Turns out, the movie is just as good, in my opinion. According to Variety Magazine, Oppenheimer currently ranks as the highest-grossing World War II film in history, having earned $649 million globally. The film, overall, was different from the films that have been coming out over the past few years, and that was enough for me. Its brilliance, though, is in director Christopher Nolan’s cinematography. The three hour, star-studded film narrates the tale of J. Robert Oppenheimer, played by actor Cillian Murphy, and how he and his team created the first functional atomic weapon in Los Alamos, New Mexico. 

Music Box Theatre Assistant Technical Director Rebecca Lyon displays frames of a reel from the film “Oppenheimer” on a light table as it is rewound during a showing Saturday, July 29, 2023, in Chicago. Lyon said the 70mm version of the three-hour film involves nine reels used on dual gauge projectors.
Photo by (John J. Kim/Chicago Tribune/TNS)

My first takeaway sitting in the theater was how loud this movie was.
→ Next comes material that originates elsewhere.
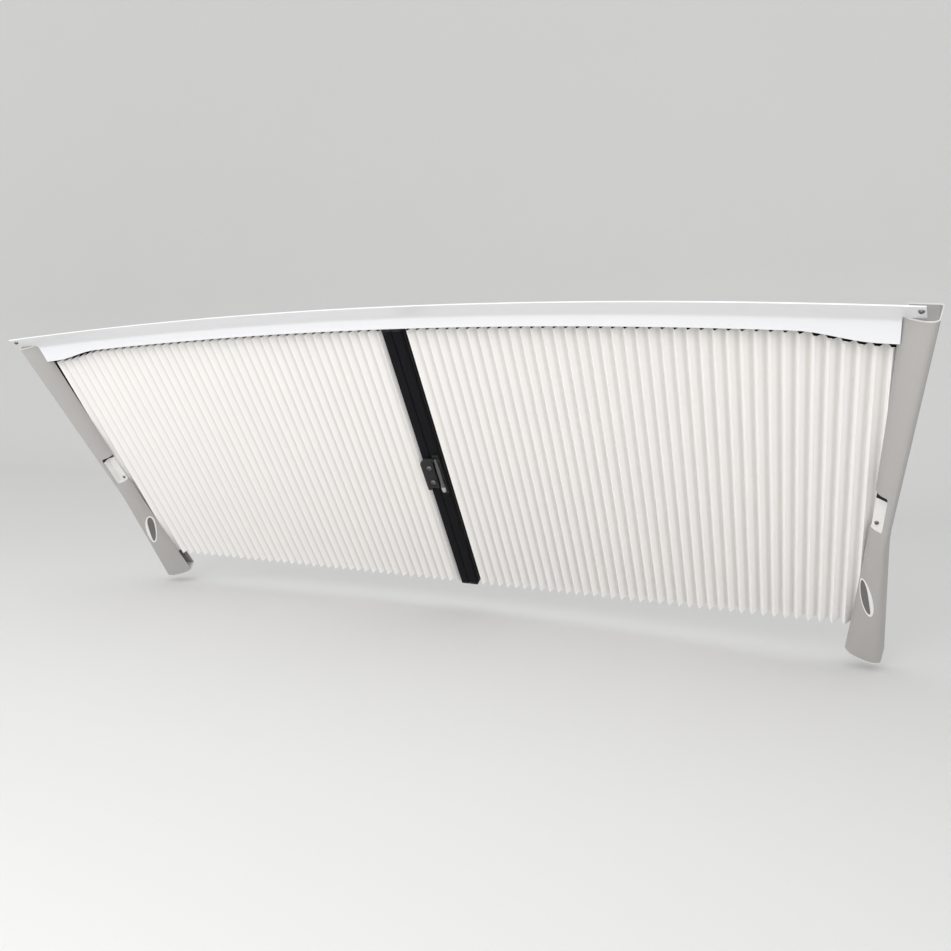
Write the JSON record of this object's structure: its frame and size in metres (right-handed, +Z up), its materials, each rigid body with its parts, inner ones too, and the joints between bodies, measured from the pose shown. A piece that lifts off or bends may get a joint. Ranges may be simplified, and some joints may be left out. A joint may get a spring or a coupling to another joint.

I had never experienced anything like it. Be it the movie’s extraordinary score, composed by musician Ludwig Göransson, or the atomic explosion, I did not have much left of my hearing afterwards. Nonetheless, the loudness serves a purpose: It rips you from your bubble and places you in the midst of one of the gravest decisions made by the U.S. government—not to mention my newfound knowledge on how a team of scientists in New Mexico risked world obliteration to back it. Going in, I was afraid that the film would downplay the effects of such a choice (there is certainly some nuance missing, as it is strictly from the American perspective), but Nolan sends audiences off with an explosive, apocalyptic warning. I found myself left with feelings not so far from Oppenheimer’s solemn attitude about his contribution to U.S. history. But, hey, at least we got to see Albert Einstein!

(P.S.) The film is somewhat known for its intimate scenes between Oppenheimer and actress Florence Pugh’s character, Jean Tatlock, and I guess now I understand why. I will spare the details, but know that there is a lot of “staring into your soul” through the screen. And that kind of eye contact makes me uncomfortable—sorry, Nolan!